La social-démocratie allemande avait connu une progression exceptionnelle au cours des 30 années qui précédèrent la guerre impérialiste de 1914. Le nombre de voix socialistes s’était élevé régulièrement de 549.000 en 1984 à 4.250.000 en 1912. Le nombre des élus au Reichstag était passé de 24 à 110.
Il s’est formé, écrira Lénine élaborant les caractéristiques de l’impérialisme, » toute une couche sociale de parlementaires, de journalistes, de fonctionnaires du mouvement ouvrier, d’employés privilégiés, à partir de certains milieux du prolétariat, et cette couche ‘est intimement liée avec sa bourgeoisie nationale ; cette dernière la juge à sa juste valeur, et se l’est soumise « .
Ainsi la social-démocratie allemande répandit largement, au sein de la classe ouvrière, les illusions sur la possibilité d’un passage pacifique graduel au socialisme par les méthodes de la démocratie parlementaire bourgeoise.
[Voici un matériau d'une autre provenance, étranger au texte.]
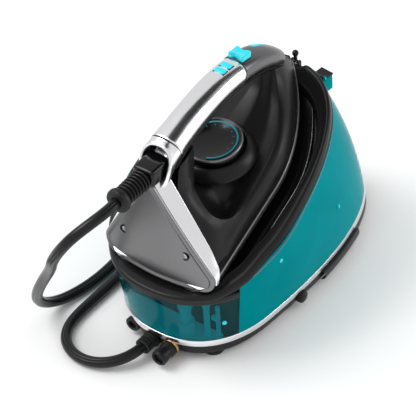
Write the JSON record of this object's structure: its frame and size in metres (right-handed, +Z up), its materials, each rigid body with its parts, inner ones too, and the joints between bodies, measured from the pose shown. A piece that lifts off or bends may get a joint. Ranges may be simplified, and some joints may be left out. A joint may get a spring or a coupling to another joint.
{
  "type": "steam generator iron with station",
  "caption": "Steam-generator clothes iron docked nose-up on a compact water-tank station, joined by a steam hose, with a turning dial, keys, filler flap and drain cap.",
  "frame": {"origin": "middle of the station's footprint on the surface that it stands on, measured without the steam hose", "axes": "+Z up, +Y towards the iron's nose, +X to the right seen from behind the iron"},
  "size_m": [0.2677, 0.4577, 0.2617],
  "materials": {
    "black_plastic": "satin black moulded plastic",
    "gloss_black": "polished black plastic",
    "teal_clear": "turquoise transparent plastic",
    "chrome_plate": "bright plated plastic",
    "satin_metal": "satin metal",
    "sole_metal": "ground aluminium",
    "steel": "zinc plated steel",
    "copper_brass": "brass and copper",
    "cyan_keys": "glossy turquoise plastic",
    "dark_grey": "dark grey satin plastic",
    "rubber_black": "black rubber",
    "white_ink": "printed white",
    "pump_plastic": "natural plastic",
    "board_green": "circuit board",
    "housing_dark": "dark moulded housing"
  },
  "bodies": {
    "station": {"base_tray": "black_plastic", "base_screws": "steel", "rubber_feet": "rubber_black", "chrome_band": "chrome_plate", "tank_shell": "teal_clear", "rear_window": "teal_clear", "rear_lip": "black_plastic", "platform_rim": "black_plastic", "platform_tray": "gloss_black", "tray_trim": "chrome_plate", "rest_pads": "rubber_black", "filler_spout": "teal_clear", "hinge_pins": "steel", "latch_bracket": "black_plastic", "boiler_housing": "housing_dark", "tank_floor": "teal_clear", "boiler": "steel", "boiler_element": "copper_brass", "pump": "pump_plastic", "inner_mounts": "housing_dark", "steam_valve": "copper_brass", "control_board": "board_green", "valve_column": "teal_clear", "level_tube": "teal_clear", "rear_ledge": "teal_clear", "window_bracket": "teal_clear", "level_marks": "white_ink", "hose_gland": "rubber_black", "cap_socket": "copper_brass", "mains_inlet": "rubber_black", "side_fittings": "black_plastic", "steam_hose_lower": "rubber_black", "steam_hose_coil": "rubber_black"},
    "iron": {"soleplate": "sole_metal", "heating_block": "sole_metal", "heating_element": "copper_brass", "sole_skirt": "black_plastic", "body_shell": "black_plastic", "nose_post": "black_plastic", "handle_shell": "chrome_plate", "handle_grip": "black_plastic", "nose_cap": "dark_grey", "heel_plate": "satin_metal", "heel_screws": "steel", "heel_frame": "chrome_plate", "rocker_pin": "steel", "rocker_bracket": "black_plastic", "light_strip": "cyan_keys", "dial_bezel": "black_plastic", "thermostat": "copper_brass", "swivel_block": "gloss_black", "bend_guard": "rubber_black", "steam_hose_upper": "rubber_black"},
    "dial": {"dial_knob": "gloss_black"},
    "key_down": {"temperature_down_key": "cyan_keys"},
    "key_up": {"temperature_up_key": "cyan_keys"},
    "rocker": {"steam_rocker": "cyan_keys"},
    "flap": {"filler_flap": "black_plastic"},
    "latch": {"nose_latch": "black_plastic"},
    "drain": {"drain_cap": "black_plastic"}
  },
  "joints": [
    {"name": "iron_lift", "type": "slide", "parent": "station", "child": "iron", "axis": [0, -0.3947, 0.9188], "range_m": [0, 0.05], "deforming": ["steam_hose_upper"]},
    {"name": "dial_turn", "type": "hinge", "parent": "iron", "child": "dial", "pos_m": [0, -0.03821, 0.17754], "axis": [0, -0.1607, 0.987], "range_deg": [-130, 130]},
    {"name": "key_down_press", "type": "slide", "parent": "iron", "child": "key_down", "axis": [0, -0.0305, -0.9995], "range_m": [0, 0.0012], "stiffness_N_per_m": 600},
    {"name": "key_up_press", "type": "slide", "parent": "iron", "child": "key_up", "axis": [0, -0.048, -0.9988], "range_m": [0, 0.0012], "stiffness_N_per_m": 600},
    {"name": "rocker_tilt", "type": "hinge", "parent": "iron", "child": "rocker", "pos_m": [0, 0.00495, 0.25442], "axis": [1, 0, 0], "range_deg": [-5, 5], "stiffness_Nm_per_rad": 0.05},
    {"name": "flap_open", "type": "hinge", "parent": "station", "child": "flap", "pos_m": [0.02608, 0.09398, 0.18338], "axis": [0.9937, -0.1119, 0], "range_deg": [0, 85]},
    {"name": "latch_release", "type": "hinge", "parent": "station", "child": "latch", "pos_m": [0, 0.0915, 0.1913], "axis": [-1, 0, 0], "range_deg": [0, 40]},
    {"name": "drain_turn", "type": "hinge", "parent": "station", "child": "drain", "pos_m": [0.014, -0.1416, 0.013], "axis": [0, -1, 0], "range_deg": [0, 360]}
  ]
}
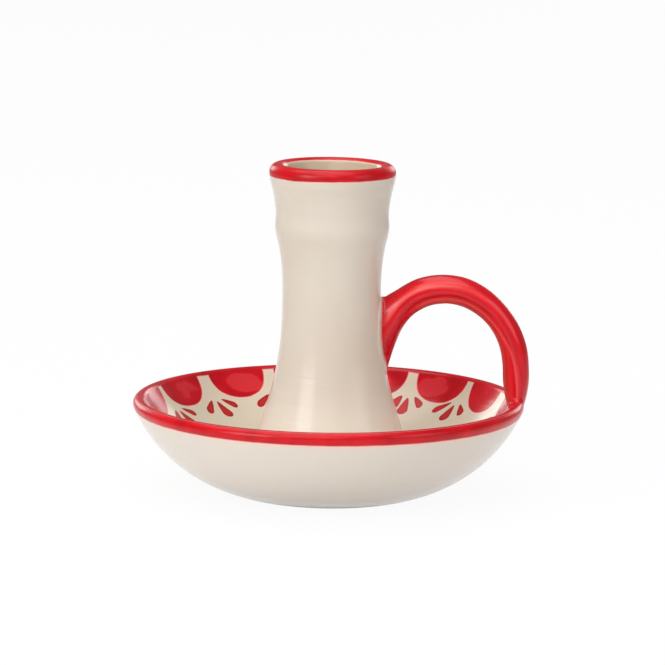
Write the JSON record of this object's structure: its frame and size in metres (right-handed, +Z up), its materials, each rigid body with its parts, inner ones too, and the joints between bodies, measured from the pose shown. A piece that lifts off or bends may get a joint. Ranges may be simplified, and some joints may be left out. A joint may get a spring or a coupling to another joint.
{
  "type": "chamberstick",
  "caption": "Hand-held ceramic chamberstick: a hollow flared candle column standing in a shallow round drip dish, with a finger loop from the column's waist to the dish's rim.",
  "frame": {"origin": "centre of the foot ring's resting plane, on the candle column's axis", "axes": "+Z up along the candle's axis; +X from the column towards the finger loop; +Y away from the viewer of the front"},
  "size_m": [0.1215, 0.12, 0.1014],
  "materials": {
    "painted_dish_glaze": "glossy clear glaze over cream clay with brushed red bands and petals",
    "cream_glaze": "glossy clear glaze over cream clay",
    "red_glaze": "glossy glaze over brushed red underglaze"
  },
  "bodies": {
    "root": {"drip_pan": "painted_dish_glaze", "candle_column": "cream_glaze", "foot_slip": "cream_glaze", "finger_loop": "red_glaze", "upper_slip": "red_glaze", "lower_slip": "red_glaze"}
  },
  "joints": []
}
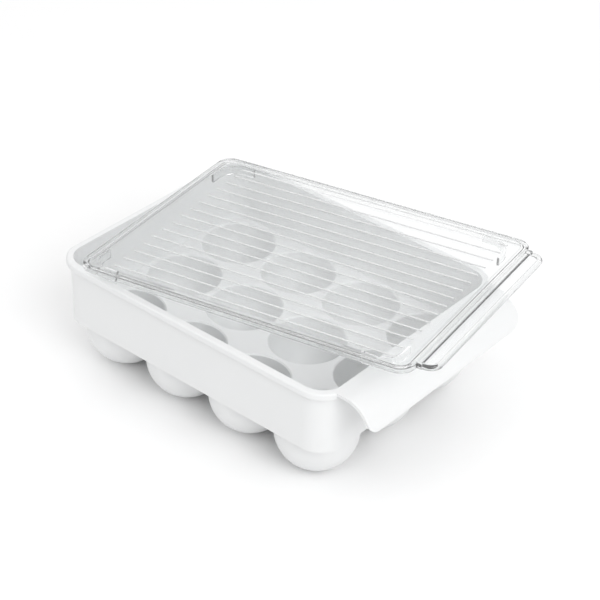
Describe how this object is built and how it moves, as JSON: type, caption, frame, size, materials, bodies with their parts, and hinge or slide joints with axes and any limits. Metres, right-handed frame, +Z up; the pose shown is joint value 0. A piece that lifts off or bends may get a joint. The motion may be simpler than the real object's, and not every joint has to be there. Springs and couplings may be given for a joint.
{
  "type": "egg keeper",
  "caption": "Covered egg keeper for a refrigerator shelf: white tray of round egg cups with a curved grip lip, and a loose clear ribbed lid with a lifting tab.",
  "frame": {"origin": "on the floor, at the middle of the whole footprint with the lid as it lies at rest", "axes": "+X along the tray to the grip lip, +Y to the back, +Z up"},
  "size_m": [0.2532, 0.1946, 0.0945],
  "materials": {
    "tray_plastic": "satin white moulded polypropylene",
    "lid_plastic": "clear moulded polystyrene, polished"
  },
  "bodies": {
    "tray": {"tray_wall": "tray_plastic", "egg_cup_1": "tray_plastic", "egg_cup_2": "tray_plastic", "egg_cup_3": "tray_plastic", "egg_cup_4": "tray_plastic", "egg_cup_5": "tray_plastic", "egg_cup_6": "tray_plastic", "egg_cup_7": "tray_plastic", "egg_cup_8": "tray_plastic", "egg_cup_9": "tray_plastic", "egg_cup_10": "tray_plastic", "egg_cup_11": "tray_plastic", "egg_cup_12": "tray_plastic", "grip_lip": "tray_plastic"},
    "lid": {"lid_frame": "lid_plastic", "lid_field": "lid_plastic", "lid_ribs": "lid_plastic", "lid_skirt_front_left": "lid_plastic", "lid_skirt_back_left": "lid_plastic", "lid_skirt_front_right": "lid_plastic", "lid_skirt_back_right": "lid_plastic", "lid_ridge": "lid_plastic", "lid_tab": "lid_plastic"}
  },
  "joints": [
    {"name": "lid_lift", "type": "slide", "parent": "tray", "child": "lid", "axis": [0, 0, 1], "range_m": [0, 0.09]}
  ]
}
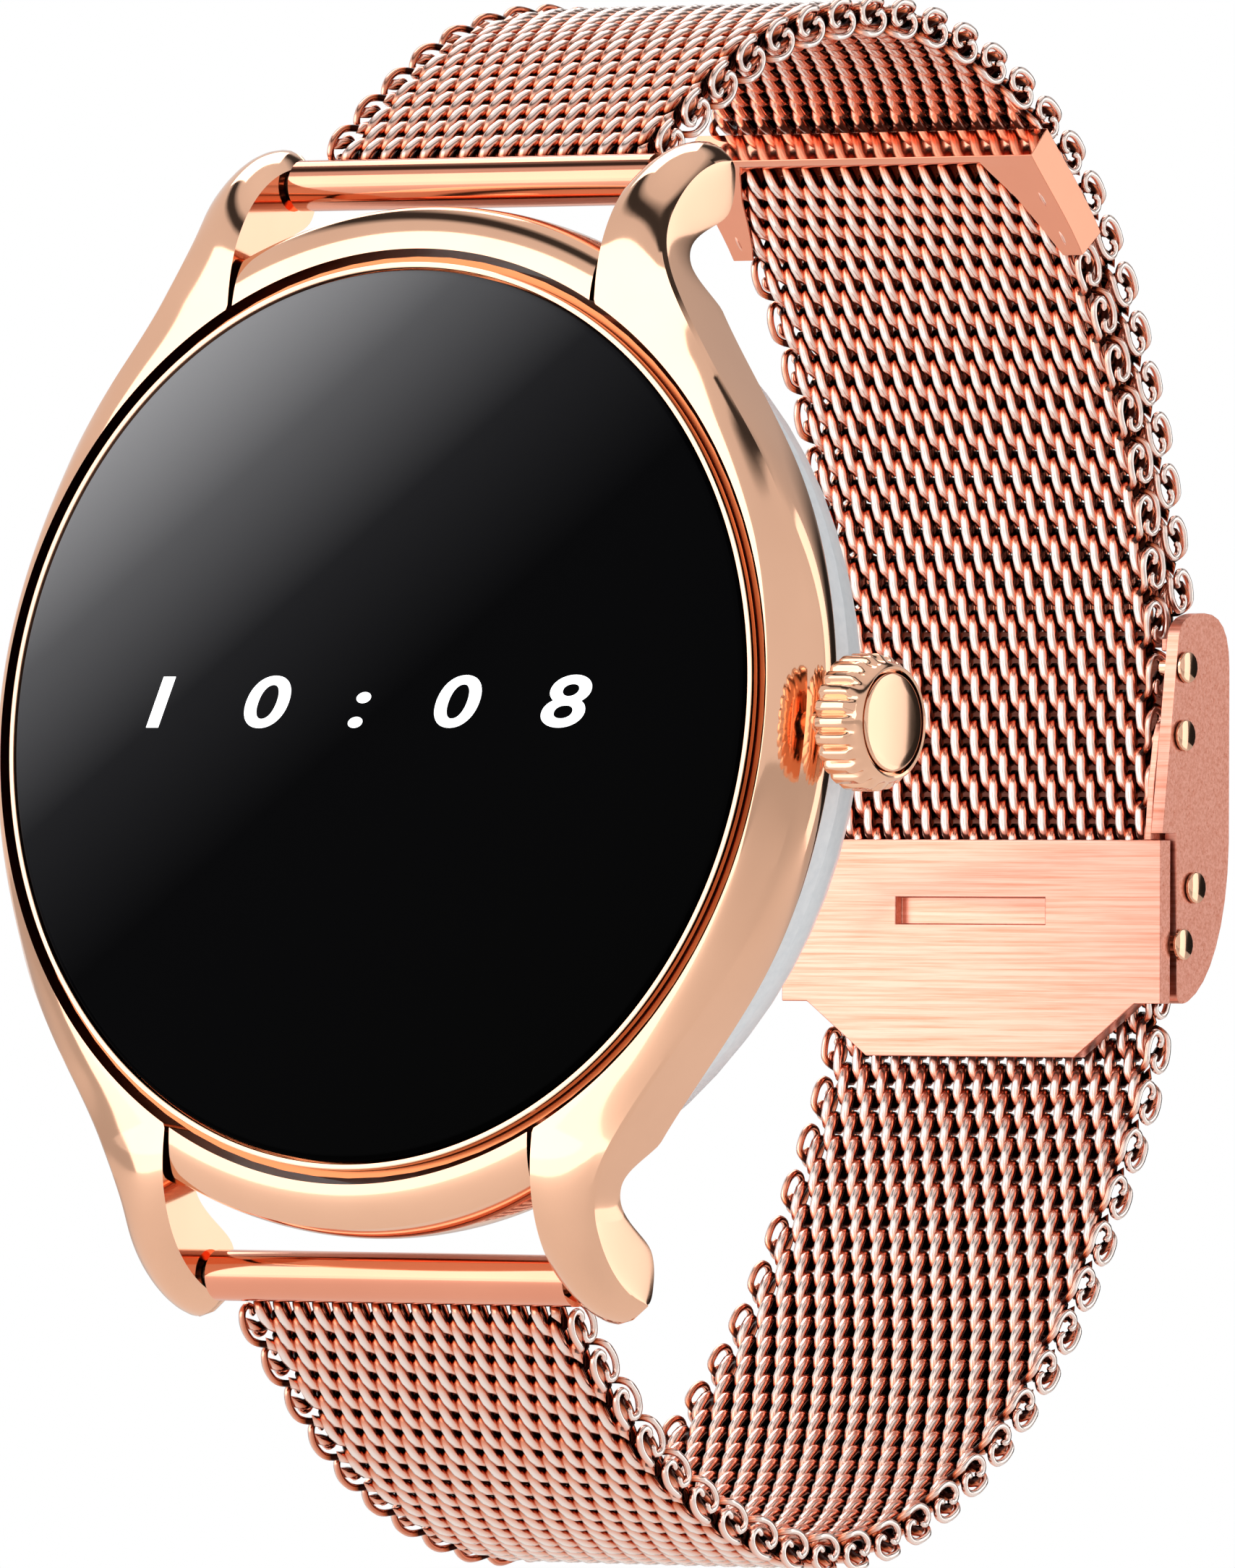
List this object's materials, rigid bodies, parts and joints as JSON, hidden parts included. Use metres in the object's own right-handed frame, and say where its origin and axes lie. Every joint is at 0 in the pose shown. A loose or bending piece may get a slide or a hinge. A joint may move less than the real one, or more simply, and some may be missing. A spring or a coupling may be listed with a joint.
{
  "type": "smartwatch",
  "caption": "Round smartwatch with flowing lugs, a turning push crown and a woven metal strap closed by a sliding fold-over clasp.",
  "frame": {"origin": "centre of the flat sensor face at the back of the head, where the watch rests on the wrist", "axes": "+Y out of the back of the head towards the wrist, so the dial looks along -Y; +Z towards twelve o'clock; +X towards the crown"},
  "size_m": [0.0464, 0.0504, 0.068],
  "materials": {
    "polished_rose_gold": "mirror-polished rose gold plating on steel",
    "brushed_rose_gold": "rose gold plated steel, brushed across the strap",
    "woven_rose_gold": "woven rose gold plated steel wire",
    "steel": "plain stainless steel, fine turned",
    "black_glass": "glossy black cover glass over a dark display",
    "sensor_glass": "glossy dark window",
    "white_shell": "glossy white moulded polymer",
    "panel": "display stack",
    "bracket": "stamped sheet",
    "board": "green circuit board",
    "cell": "foil pouch",
    "rubber": "moulded rubber",
    "dark_plastic": "moulded plastic",
    "contact": "gold flashed brass"
  },
  "bodies": {
    "head": {"side_rail_right": "polished_rose_gold", "side_rail_left": "polished_rose_gold", "bezel_arc_top": "polished_rose_gold", "bezel_arc_bottom": "polished_rose_gold", "glass_rim": "polished_rose_gold", "midframe": "bracket", "back_shell": "white_shell", "back_gasket": "rubber", "sensor_window": "sensor_glass", "sensor_board": "board", "back_screw_1": "steel", "back_screw_2": "steel", "back_screw_3": "steel", "back_screw_4": "steel", "charge_contact_1": "contact", "charge_contact_2": "contact", "cover_glass": "black_glass", "glass_gasket": "rubber", "display_panel": "panel", "display_bracket": "bracket", "main_board": "board", "battery": "cell", "vibration_motor": "steel", "speaker": "dark_plastic", "microphone": "steel", "side_switch": "dark_plastic", "crown_tube": "polished_rose_gold", "crown_seal": "rubber"},
    "push_rod": {"switch_plunger": "dark_plastic"},
    "crown": {"crown_ring": "polished_rose_gold", "crown_cap": "polished_rose_gold", "crown_stem": "steel", "stem_clip": "steel", "encoder_wheel": "contact"},
    "short_strap": {"top_end_tube": "woven_rose_gold", "top_spring_bar": "steel", "short_mesh": "woven_rose_gold", "hook_plate": "brushed_rose_gold"},
    "top_release": {"top_release_pin": "steel"},
    "long_strap": {"bottom_end_tube": "woven_rose_gold", "bottom_spring_bar": "steel", "long_mesh": "woven_rose_gold", "strap_cap": "woven_rose_gold", "clasp_frame": "brushed_rose_gold", "hook_stud_right": "polished_rose_gold", "lock_pivot_right": "polished_rose_gold", "cover_pivot_right": "polished_rose_gold", "frame_rivet_right": "polished_rose_gold", "hook_stud_left": "polished_rose_gold", "lock_pivot_left": "polished_rose_gold", "cover_pivot_left": "polished_rose_gold", "frame_rivet_left": "polished_rose_gold"},
    "bottom_release": {"bottom_release_pin": "steel"},
    "cover": {"clasp_cover": "brushed_rose_gold"},
    "lock": {"lock_plate": "brushed_rose_gold"}
  },
  "joints": [
    {"name": "crown_press", "type": "slide", "parent": "head", "child": "push_rod", "axis": [-1, 0, 0], "range_m": [0, 0.0004], "stiffness_N_per_m": 800, "springref_m": -0.0003},
    {"name": "crown_turn", "type": "hinge", "parent": "push_rod", "child": "crown", "pos_m": [0.0225, -0.0072, 0], "axis": [1, 0, 0], "continuous": true},
    {"name": "cover_swing", "type": "hinge", "parent": "long_strap", "child": "cover", "pos_m": [0, 0.03768, -0.00148], "axis": [-1, 0, 0], "range_deg": [0, 55]},
    {"name": "short_strap_swing", "type": "hinge", "parent": "head", "child": "short_strap", "pos_m": [0, -0.00533, 0.02356], "axis": [1, 0, 0], "range_deg": [0, 36]},
    {"name": "long_strap_swing", "type": "hinge", "parent": "head", "child": "long_strap", "pos_m": [0, -0.00533, -0.02356], "axis": [-1, 0, 0], "range_deg": [0, 17]},
    {"name": "lock_plate_swing", "type": "hinge", "parent": "long_strap", "child": "lock", "pos_m": [0, 0.03602, 0.00507], "axis": [-1, 0, 0], "range_deg": [0, 60]},
    {"name": "top_release_slide", "type": "slide", "parent": "short_strap", "child": "top_release", "axis": [-1, 0, 0], "range_m": [0, 0.0012], "stiffness_N_per_m": 300, "springref_m": -0.0004},
    {"name": "bottom_release_slide", "type": "slide", "parent": "long_strap", "child": "bottom_release", "axis": [-1, 0, 0], "range_m": [0, 0.0012], "stiffness_N_per_m": 300, "springref_m": -0.0004}
  ],
  "couplings": [
    {"joint": "short_strap_swing", "follows": "cover_swing", "ratio": 0.65},
    {"joint": "long_strap_swing", "follows": "cover_swing", "ratio": 0.3}
  ]
}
Le 4 août 1914, le groupe socialiste au Reichstag, aveuglé de chauvinisme, vota les crédits de guerre malgré l’opposition de quelques députés avec Karl Liebknecht à leur tête.
“Après le 4 août, écrit Rosa Luxembourg, la social-démocratie allemande est devenue un cadavre puant. »
Seuls contre tous, nos glorieux camarades avec Clara Zetkin et Franz Mehring, s’adressent aux militants, dans tout le pays, pour les appeler à engager résolument la lutte contre la guerre impérialiste. Cet appel courageux a peu d’écho. Dès lors, Karl et Rosa montreront l’exemple avec audace et héroïsme. Le 2 décembre 1914, seuls sur les 110 députés social-démocrates, Karl Liebknecht et son ami Otto Rühle rompent la discipline, brisent » l’unité » avec les chauvins et les conciliateurs. Ils votent contre de nouveaux crédits de guerre.
Du haut de la tribune du Parlement, Karl Liebknecht appelle les ouvriers et les soldats d’Allemagne à tourner leurs armes contre leur gouvernement.
L’étincelle a brillé! Le combat ne s’éteindra plus, même quand Karl et Rosa seront jetés dans les prisons du Kaiser. Autour d’eux se groupent bientôt les militants restés fidèles au socialisme international, ceux qui mèneront la lutte illégale contre le véritable ennemi à l’intérieur même du pays. Le groupe « Spartakus » naît de cette gauche de la social-démocratie allemande.
La victoire de la Révolution socialiste d’octobre 1917 et l’offre de Lénine à tous les gouvernements et à tous les peuples d’une paix immédiate sans annexions et sans contributions soulèvent un grand espoir chez les ouvriers allemands. Sur le front de l’Est, des officiers furent déposés. Des « conseils d’ouvriers et de soldats » élus réclamèrent la conclusion immédiate de la paix.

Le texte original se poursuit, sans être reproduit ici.